Comme me le confiait mon collègue L. Passerini à qui je me confiais il y a quelques jours sur le sujet, l’oubli peut constituer une « amnésie imposée », mais aussi une forme de thésaurisation du passé fonctionnel à la fondation d’une dialectique démocratique (ex. l’effacement partiel des guerres civile et contre les forces colonialiste d’indépendance dans les années 58 – 60 voire jusqu’en 74 au Cameroun). Les figures du mensonge, de l’amnésie, du silence, de l’éphémère, de la désinformation, du refoulement, de la mystification doivent être explorées dans notre pays y compris dans les pays échanges dans les réseaux sociaux au regard de la difficulté de lecture et d’accès au livre que nous connaissons au Cameroun.

Je voudrais particulièrement inviter les internautes à accorder une importance particulière à la manière dont se constitue, entre la mémoire et l’oubli, une « zone grise » fonctionnelle à la récupération de certains souvenirs selon les contextes et les moments historiques. Nous avons au sein de l’institution universitaire camerounaise des « professeurs » dont la particularité est de ne jamais « citer personne dans leur langage public comme dans leurs écrits. » Afin d’éviter de froisser les uns et les autres. Cette manière de faire participe à l’effacement de la mémoire puisqu’on ne saurait les soupçonner d’inculture.

Il y a véritablement un travail à faire, car comment construire si l’on ne sait même pas que l’on est dehors sans case, exposé à toutes les intempéries ? Il nous faut aller à la quête de la mémoire et livrer une guerre sans relâche contre l’oubli, cette lutte me semble plus importante que la lutte politique, sociale, économique. Eloi Messi Metogo à qui je rendis visite quelques jours avant sa mort m’a confié le regard dans le vide, qu’il craignait lui en revanche que l’interprétation culturelle ne représente une nouvelle fois une évasion par rapport aux nécessités de l’heure : « l’Afrique ne sera pas restaurée dans son être et sa dignité sans édifier une puissance matérielle capable de résister à la colonisation sous toutes ses formes » (Messi Metogo 1990, 165-166).
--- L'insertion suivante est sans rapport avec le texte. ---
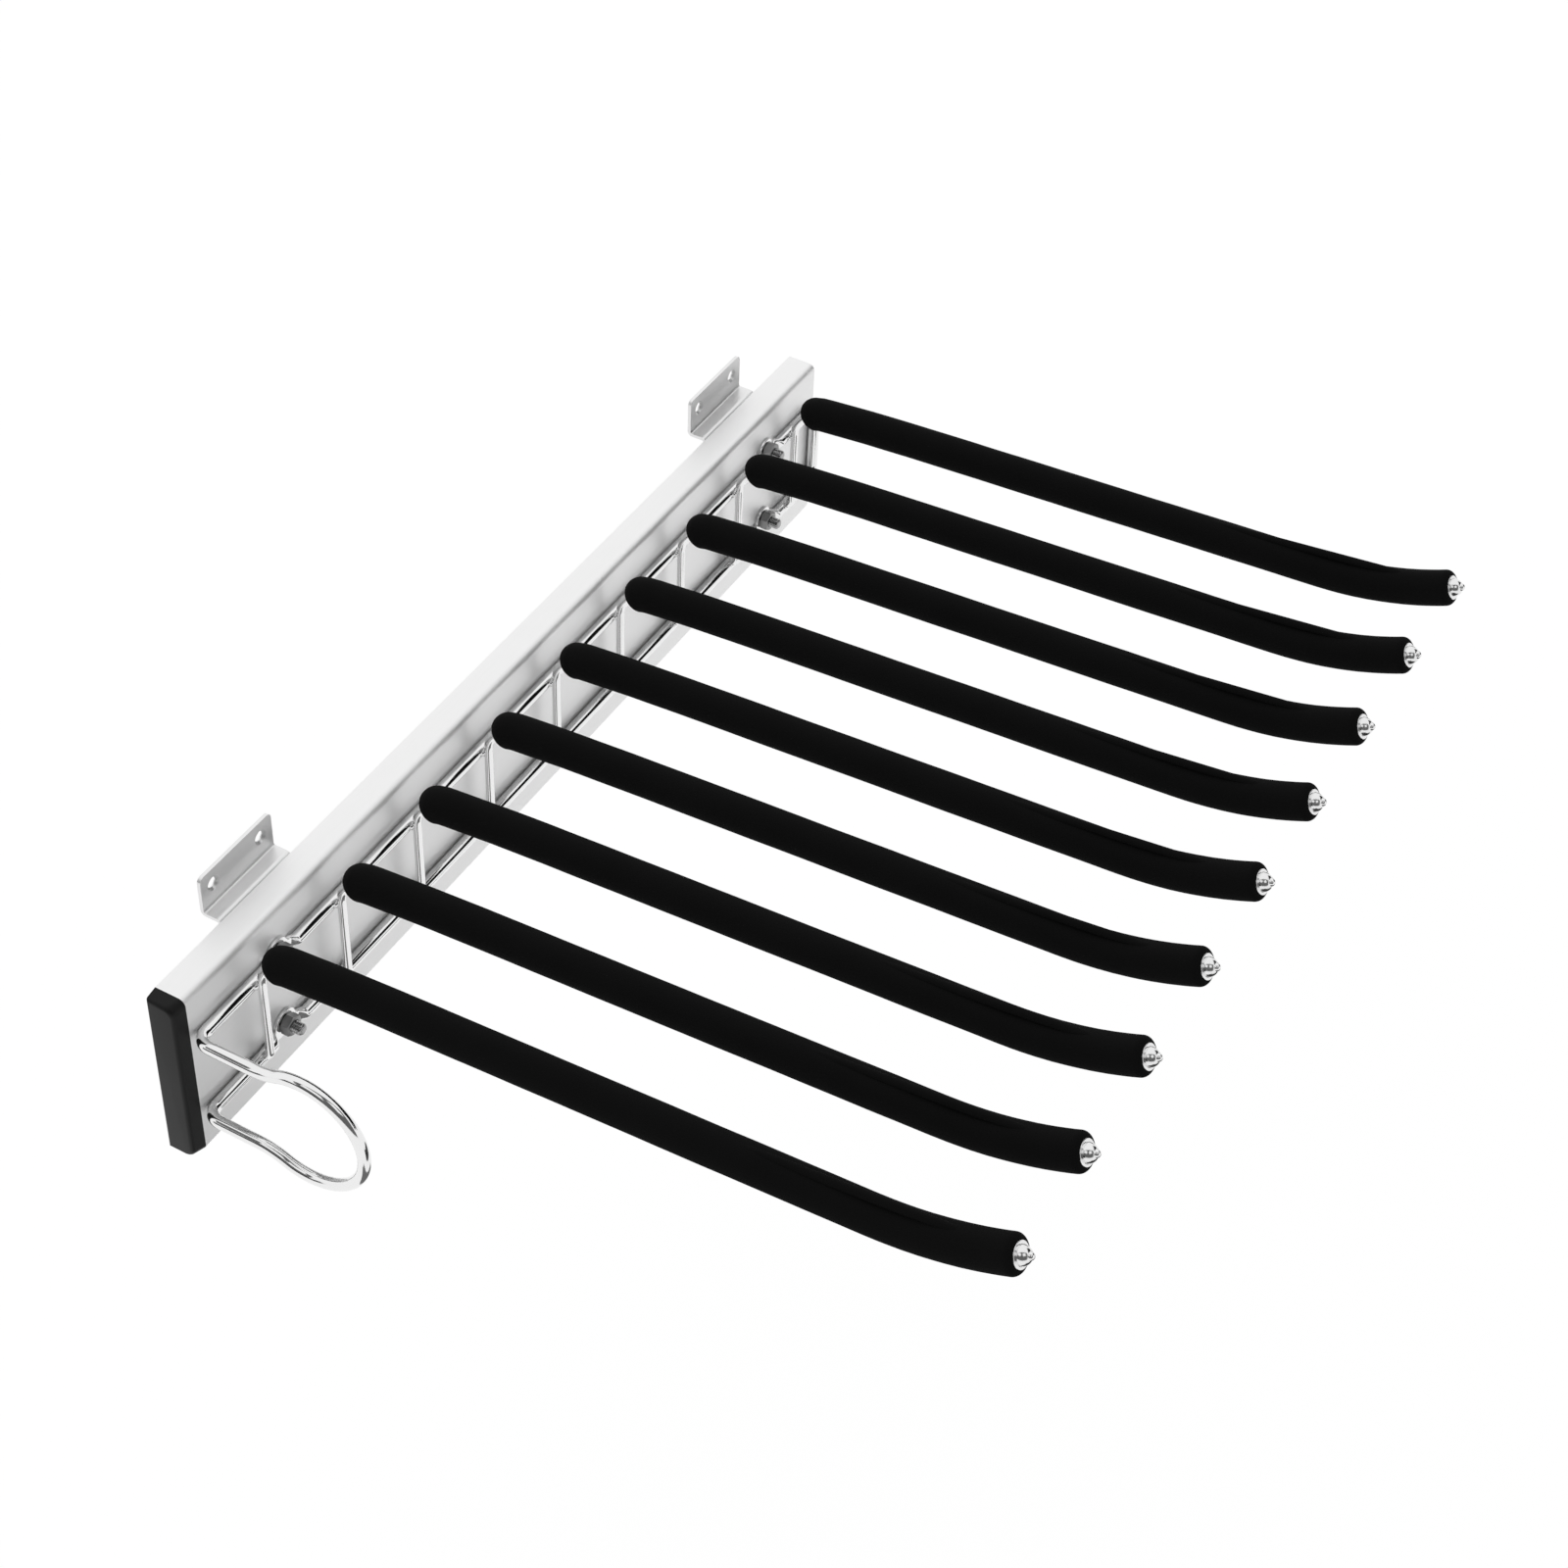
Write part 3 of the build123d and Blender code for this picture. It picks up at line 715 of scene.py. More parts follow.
class SweptWire(GeometryTool):
    """Sweeps a round section along a curve."""

    name = "swept_wire"
    inputs = {"Diameter": "NodeSocketFloat", "Sides": "NodeSocketInt"}

    def shape(self, graph: NodeGraph, given: Value) -> bpy.types.NodeSocket:
        """Sweeps a circle along the curve and shades it smooth.

        Args:
            graph: the tree's graph.
            given: the outputs of its Group Input node.

        Returns:
            The geometry that the nodes make.
        """
        radius = graph.math("DIVIDE", given["Diameter"], 2.0)
        section = graph.node("GeometryNodeCurvePrimitiveCircle", {"mode": "RADIUS"},
                             {"Resolution": given["Sides"], "Radius": radius})
        swept = graph.node("GeometryNodeCurveToMesh", None, {
            "Curve": given["Geometry"], "Profile Curve": section.outputs["Curve"], "Fill Caps": True,
        })
        return graph.node("GeometryNodeSetShadeSmooth", None, {"Geometry": swept.outputs[0]}).outputs[0]


class BentSleeve(GeometryTool):
    """Bends a straight sleeve along a route and gives it the soft lumps of foam."""

    name = "bent_sleeve"
    inputs = {
        "Route": "NodeSocketObject", "Lump Height": "NodeSocketFloat", "Lump Size": "NodeSocketFloat",
        "Seed": "NodeSocketFloat",
    }

    def shape(self, graph: NodeGraph, given: Value) -> bpy.types.NodeSocket:
        """Samples the route at each point's distance and turns its section across it.

        Args:
            graph: the tree's graph.
            given: the outputs of its Group Input node.

        Returns:
            The geometry that the nodes make.
        """
        position = graph.node("GeometryNodeInputPosition").outputs[0]
        parts = graph.node("ShaderNodeSeparateXYZ", None, {0: position}).outputs
        along, across, upwards = (graph.signal(part) for part in parts)
        route = graph.node("GeometryNodeObjectInfo", {"transform_space": "ORIGINAL"},
                           {"Object": given["Route"]})
        curve = route.outputs["Geometry"]
        length = graph.node("GeometryNodeCurveLength", None, {"Curve": curve}).outputs[0]
        inside = along.highest(0.0).lowest(length)
        sample = graph.node("GeometryNodeSampleCurve", {"mode": "LENGTH"},
                            {"Curves": curve, "Length": inside})
        tangent, normal = sample.outputs["Tangent"], sample.outputs["Normal"]
        side = graph.vector("CROSS_PRODUCT", tangent, normal)
        lumps = graph.node("ShaderNodeTexNoise", {"noise_dimensions": "4D"}, {
            "Vector": position, "W": given["Seed"], "Detail": 1.0,
            "Scale": graph.math("DIVIDE", 1.0, given["Lump Size"]),
        })
        swell = (graph.signal(lumps.outputs["Fac"]) - 0.5) * given["Lump Height"] + 1.0
        place = sample.outputs["Position"]
        moves = ((normal, across * swell), (side, upwards * swell), (tangent, along - inside))
        for direction, amount in moves:
            place = graph.vector("ADD", place, graph.vector("SCALE", direction, amount))
        return graph.node("GeometryNodeSetPosition", None,
                          {"Geometry": given["Geometry"], "Position": place}).outputs[0]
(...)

Pour moi, les régimes actuels car, ils se superposent incarnent le dépouillement, la dépersonnalisation du Camerounais et les réseaux sociaux mal utilisés ne sont pas pour arranger cette décrépitude de la mémoire et donc de la culture de l’oubli.
Le travail que je lance est un long chantier qui devrait intéresser tout le monde, toutes les formes de médias, les médias nouveaux comme ceux en ligne et les réseaux sociaux qui atteignent une masse de jeunes qui tarde à être critique donc constructrice d’aujourd’hui et de demain en connaissant hier. Il faut absolument réappropriation mémorielle indispensable à la re(naissance) des valeurs de ces peuples, de ce peuple, de ces citoyens, pour beaucoup ce chantier apparaît comme un euphémisme par rapport à l’exigence généralisée de justice rétroactive.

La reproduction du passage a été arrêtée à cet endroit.